Les Européens n’ont toutefois pas emboîté le pas des Américains. Les Allemands ont ouvertement exprimé leurs réticences, ce qui leur a valu l’ouverture d’une crise avec Rabat. Les Français, eux, ne cessent de témoigner une compréhension appuyée à l’endroit du plan d’autonomie proposé par le roi Mohammed VI au Sahara occidental, à rebours des résolutions du Conseil de sécurité sur le droit à l’autodétermination.

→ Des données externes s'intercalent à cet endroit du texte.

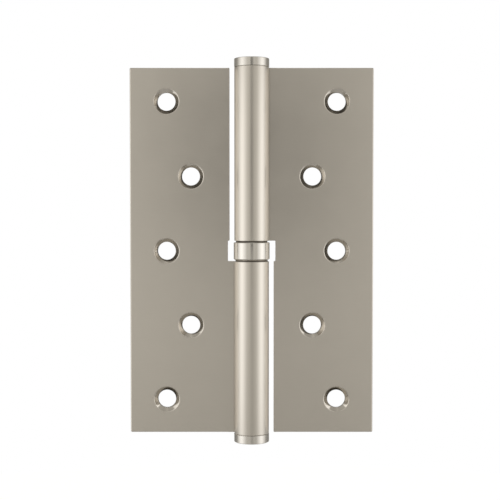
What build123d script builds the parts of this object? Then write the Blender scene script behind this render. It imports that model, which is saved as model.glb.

Si Rabat peut se prévaloir d’incontestables acquis diplomatiques, l’arrêt du Tribunal de l’Union en souligne les limites. Les Marocains ne dramatisent pas pour autant, mettant le jugement sur le compte d’un « tribunal idéologiquement biaisé » qu’un futur pourvoi peut contredire. La posture officielle consiste à afficher une unité de vue avec la Commission européenne, désavouée autant que le Maroc dans ce revers judiciaire. Le chef de la diplomatie européenne, Josep Borrell, et le ministre marocain des affaires étrangères, Nasser Bourita, ont d’ailleurs aussitôt signé un communiqué commun s’engageant à garantir « la stabilité des relations commerciales entre l’Union européenne et le royaume du Maroc ». Officieusement, une certaine irritation est néanmoins perceptible à Rabat, où l’on demande aux Européens de la « cohérence » et d’« assumer leurs responsabilités » afin de « protéger leur partenariat avec le Maroc ».